27 Haziran 1793'te Peder Jacques Roux, Paris'te seçkin bir kalabalığa 'Enragés Manifestosu'nu okudu.
Manifesto, ticaret özgürlüğüne ve özel mülkiyete karşı sosyal/ekonomik bir devrim çağrısında bulunmaktaydı. Keskin sözlerdi...
"Bir sınıfın bir diğer sınıfı açlıktan öldürmesi cezasız kalıyorsa, orada "Özgürlük" (sözü), sadece çok bilmişlerin uçuk bir saçmalığından başka birşey değildir.
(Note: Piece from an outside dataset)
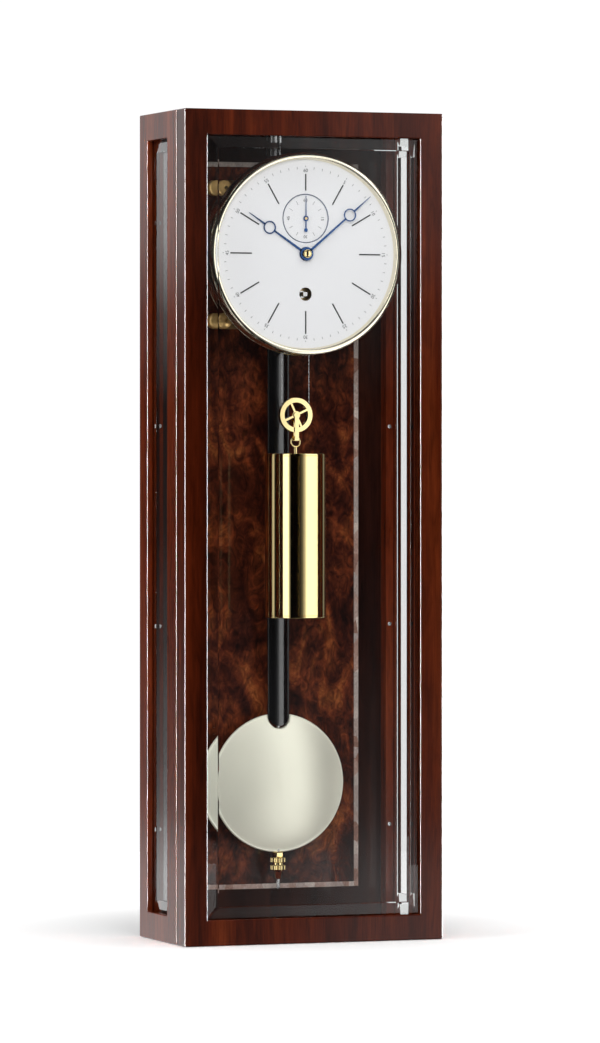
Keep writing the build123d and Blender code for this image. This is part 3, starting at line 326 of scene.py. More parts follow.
# ================================================================ materials: glass
def pane_material():
    """Flat glass: clear, with a mirror gloss by its angle."""
    made = bpy.data.materials.new("clear_pane")
    made.use_nodes = True
    tree = made.node_tree
    tree.nodes.clear()
    clear = add(tree, "BsdfTransparent", Color=(0.985, 0.987, 0.987, 1))
    gloss = add(tree, "BsdfPrincipled", Base_Color=(1, 1, 1, 1), Metallic=1.0, Roughness=0.0)
    facing = add(tree, "LayerWeight", Blend=0.5)
    steep = math_node(tree, "POWER", facing.outputs["Facing"], 5.0)
    both = add(tree, "MixShader", Fac=math_node(tree, "MULTIPLY_ADD", steep, 0.9, 0.018))
    tree.links.new(clear.outputs[0], both.inputs[1])
    tree.links.new(gloss.outputs[0], both.inputs[2])
    tree.links.new(both.outputs[0], add(tree, "OutputMaterial").inputs[0])
    return made


def bevel_material():
    """The cut edge of a pane, which bends what is seen through it but lets the lamps through."""
    made, tree, shader = principled(
        "bevelled_glass", Base_Color=(0.97, 0.985, 0.98, 1), Roughness=0.0, IOR=1.5, Transmission_Weight=1.0
    )
    path = add(tree, "LightPath")
    clear = add(tree, "BsdfTransparent", Color=(0.9, 0.92, 0.91, 1))
    both = add(tree, "MixShader", Fac=path.outputs["Is Shadow Ray"])
    tree.links.new(shader.outputs[0], both.inputs[1])
    tree.links.new(clear.outputs[0], both.inputs[2])
    output = [n for n in tree.nodes if n.type == "OUTPUT_MATERIAL"][0]
    tree.links.new(both.outputs[0], output.inputs[0])
    return made


clear_pane = pane_material()
bevelled_glass = bevel_material()


# ================================================================ mesh helpers
def piece(name, verts, faces, body, materials, replaces=(), sharp=30, indices=None):
    """A mesh object on a body, shaded smooth but for its sharp edges."""
    mesh = bpy.data.meshes.new(name)
    mesh.from_pydata(verts, [], faces)
    for material in materials:
        mesh.materials.append(material)
    if indices:
        mesh.polygons.foreach_set("material_index", indices)
    work = bmesh.new()
    work.from_mesh(mesh)
    bmesh.ops.recalc_face_normals(work, faces=work.faces)
    work.to_mesh(mesh)
    work.free()
    mesh.shade_smooth()
    mesh.set_sharp_from_angle(angle=math.radians(sharp))
    made = bpy.data.objects.new(name, mesh)
    scene.collection.objects.link(made)
    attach(made, body)
    if replaces:
        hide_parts(*replaces)
    return made


def skin(loops, wrap=False):
    """Verts and faces between closed loops of points. The last joins the first, or both ends are capped."""
    count = len(loops[0])
    verts = [point for loop in loops for point in loop]
    faces = []
    for a in range(len(loops) if wrap else len(loops) - 1):
        b = (a + 1) % len(loops)
        for k in range(count):
            n = (k + 1) % count
            faces.append((a * count + k, a * count + n, b * count + n, b * count + k))
    if not wrap:
        faces.append(tuple(reversed(range(count))))
        faces.append(tuple(range(len(verts) - count, len(verts))))
    return verts, faces


def rounded_rect(low_u, high_u, low_v, high_v, radius, steps=4):
    """Points round a rectangle with rounded corners."""
    points = []
    corners = (
        (high_u - radius, high_v - radius, 0),
        (low_u + radius, high_v - radius, 90),
        (low_u + radius, low_v + radius, 180),
        (high_u - radius, low_v + radius, 270),
    )
    for middle_u, middle_v, start in corners:
        for step in range(steps + 1):
            angle = math.radians(start + 90 * step / steps)
            points.append((middle_u + radius * math.cos(angle), middle_v + radius * math.sin(angle)))
    return points


def arc(middle_a, middle_b, radius, start, end, steps=5):
    """Points of an arc, from start to end in degrees."""
    angles = [math.radians(start + (end - start) * step / steps) for step in range(steps + 1)]
    return [(middle_a + radius * math.cos(t), middle_b + radius * math.sin(t)) for t in angles]


outer_corner = 1.4 * MM
inner_corner = 0.5 * MM
least_corner = 0.2 * MM


def frame_loops(outer, inner, section, place):
    """Loops round a frame. Each section point is (rect, inset into the wood, depth)."""
    loops = []
    for rect, inset, depth in section:
        if rect == "outer":
            low_u, high_u, low_v, high_v = outer
            radius = max(least_corner, outer_corner - inset)
            points = rounded_rect(low_u + inset, high_u - inset, low_v + inset, high_v - inset, radius)
        else:
            low_u, high_u, low_v, high_v = inner
            points = rounded_rect(low_u - inset, high_u + inset, low_v - inset, high_v + inset, inner_corner)
        loops.append([place(u, v, depth) for u, v in points])
    return loops


def lathe(profile, centre, axis, steps):
    """Loops of a profile of (radius, along) points turned about an axis."""
    loops = []
    for radius, along in profile:
        loop = []
        for step in range(steps):
            angle = 2 * math.pi * step / steps
            a, b = radius * math.cos(angle), radius * math.sin(angle)
            if axis == "z":
                loop.append((centre[0] + a, centre[1] + b, along))
            else:
                loop.append((centre[0] + a, along, centre[1] + b))
        loops.append(loop)
    return loops


def ground(loops, name, body, material, replaces=(), wrap=False, sharp=30):
    """A piece skinned over loops."""
    verts, faces = skin(loops, wrap)
    return piece(name, verts, faces, body, [material], replaces, sharp)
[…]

Eğer zenginler, kendi monopollerinin yardımıyla, birlikte yaşadıkları insanların ölümü-kalımı hakında karar veriyorsa, orada "Eşitlik" bir saçmalıktan başka birşey değildir."
Mısır'da yaşananların ve devrim diye adlandırılan gelişmelerin özünde, sadece yerel değil, genelde sisteme karşı bir isyan duygusu yattığı giderek daha iyi anlaşılacak gibi görünüyor.. Konu sadece Arap ülkeleriyle sınırlı değil.
(Arap ülkeleri, sistemin en kötü işlediği yerlerin başında geliyor.)
Yeni bir sivil toplum anlayışı doğuyor.
Dünyanın kaynaklarını çarçur eden ve gelecek nesilleri düşünmeyen bencil hükümdarlara/iktidarlara ve dünya ekonomi elitine karşı oluşan yeni global sivil toplum, köhne ulus-devletlerin ötesine doğru açılan yeni alternatifler arıyor.
Yeni hareket, internet üzerinden yerelden globale uzanan yeni örgütlenme biçimlerini kullanıyor ve evrensel değerleri esas alıyor.
Yeni denklemde...
İtiraz kültürü ile biat kültürünün çatıştığı görülüyor.
1997-2008 döneminin hakim paradigmalarından biri olan biat kültürüne karşı, 2008-2024 döneminde, yeni itiraz kültürü güç kazanıyor ve 2011 yılının daha başında önemli bir yükseliş kaydettiğini gösteriyor.
Başkalarını ezme "özgürlüğü" ve referandumla/seçimle, kendi "tek alternatif"ini yüzde 95 oyla seçtirip buna da "demokrasi" demek anlayışı hızla çöküyor...
Herşeyi kendine yontan "demokratik" totaliter anlayış, globale uzanan büyük bir itiraz kültürü tarafından sarsılıyor.